How does the inflation calculator work?

The calculator has two modes. Historical lookback shows what a past dollar amount is worth in today's money using actual CPI-U data from the Bureau of Labor Statistics going back to 1950. Forward projection shows how much purchasing power a given amount will lose over a future time horizon at an expected inflation rate. Pro mode combines both views and lets you override the historical rate with a custom scenario.

Where does the CPI data come from?

The calculator uses CPI-U annual averages published by the US Bureau of Labor Statistics — the same data source used for Social Security COLA adjustments and official inflation reporting. Data runs from 1950 through 2024. For forward projections there is no future CPI data, so you supply an expected rate.

What's the difference between the two calculator modes?

The historical mode answers a backward-looking question: if you had $X in a past year, how much would you need today to buy the same things? It uses actual CPI data. The forward mode answers a planning question: if you have $X today, how much purchasing power will it have in Y years at an assumed inflation rate? Use the first for historical context and the second for planning future expenses.

What inflation rate should I use for future projections?

The Fed targets 2% annual inflation. The US long-run average since 1960 is approximately 3.5%. The decade ending 2024 averaged around 3.5%, with the 2021–2023 spike reaching 8%. For conservative planning, 3% is a reasonable baseline. Use 4–5% to stress-test a scenario where inflation stays elevated longer than expected.

How does inflation affect my investment returns?

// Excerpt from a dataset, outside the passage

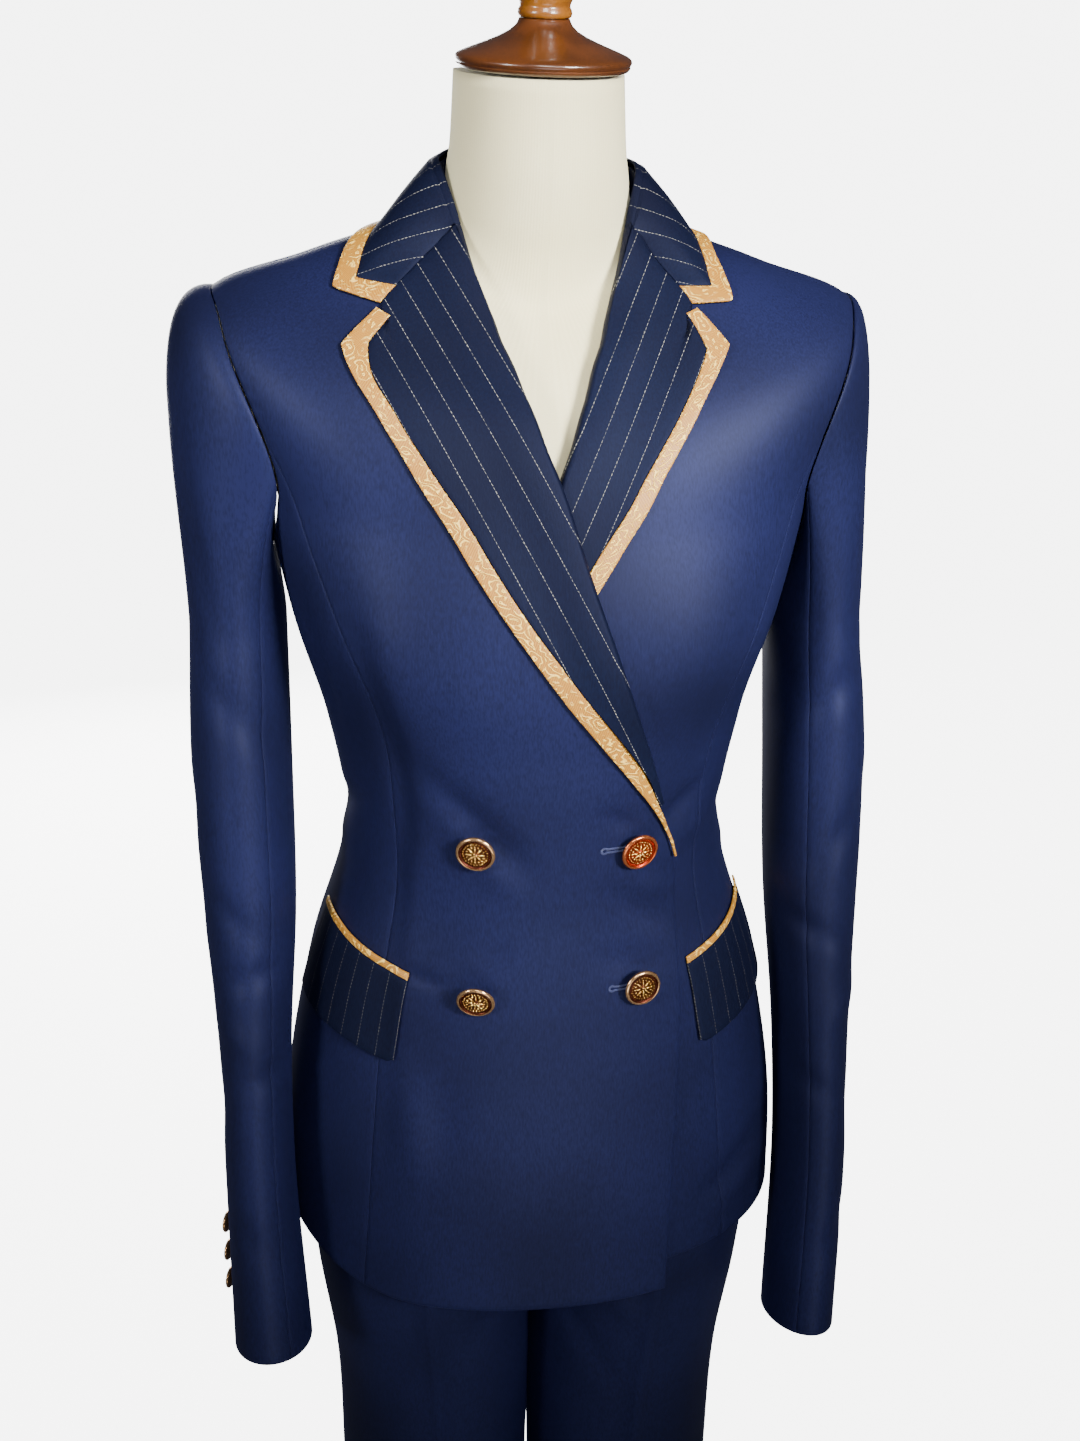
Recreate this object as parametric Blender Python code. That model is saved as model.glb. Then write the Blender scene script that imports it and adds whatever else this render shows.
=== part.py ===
"""A women's double-breasted suit, jacket and trousers, on a limbless dress form with its stand.

Metres, +Z up. The wearer faces -Y, so the wearer's right side is -X. The part stands on z = 0.
Every panel of the jacket is a wall on one surface, torso(angle, height, lift): angle runs round
the body in degrees from the front centre, height is the height of the front, and lift moves the
point out along the surface. Seams are tables of height and angle, given for the left side and
mirrored for the right.
"""

import math

import bmesh
import bpy
import numpy as np
from mathutils import Matrix, Vector

# Cloth, seams and layers
CLOTH = 0.0016
SEAM = 0.0003
LAYER_GAP = 0.0010
LAYER = CLOTH + LAYER_GAP
TROUSER_LIFT = -0.0042
FORM_LIFT = -0.0088

# Jacket
HEM = 0.731
NECKLINE = 1.405
ARMHOLE_SIDE = 1.300
BREAK_POINT = 1.060
HEM_RISE = 0.023
HEM_RISE_TOP = 0.840
# The right shoulder stands a little higher: fall of the surface per metre to the left, and the
# heights between which it comes in
TILT = 0.017
TILT_FROM, TILT_TO = 1.150, 1.330

# Buttons: radius, thickness and distance from the front centre
BUTTON_RADIUS = 0.0125
CUFF_BUTTON_RADIUS = 0.0076
# Place of each front button as angle and height, and how far it tips down in degrees
BUTTONS = {
    ("right", "upper"): (21.0, 1.0815, 3),
    ("left", "upper"): (22.3, 1.0765, 3),
    ("right", "lower"): (18.7, 0.9775, 24),
    ("left", "lower"): (21.6, 0.9770, 8),
}
BUTTON_CLEAR = 0.0006

# Stand
BASE_RADIUS = 0.185
BASE_THICKNESS = 0.012
POLE_RADIUS = 0.0125
POLE_X = -0.084
FORM_BOTTOM = 0.885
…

A nominal return of 7% during 4% inflation leaves a real return of approximately 2.9% — not 3%, because the adjustment compounds via the Fisher equation rather than subtracting linearly. Over 20–30 years the gap between nominal and real returns can represent the difference between a plan that works and one that doesn't. Use this calculator alongside the Compound Interest Calculator to confirm your expected returns clear the inflation bar.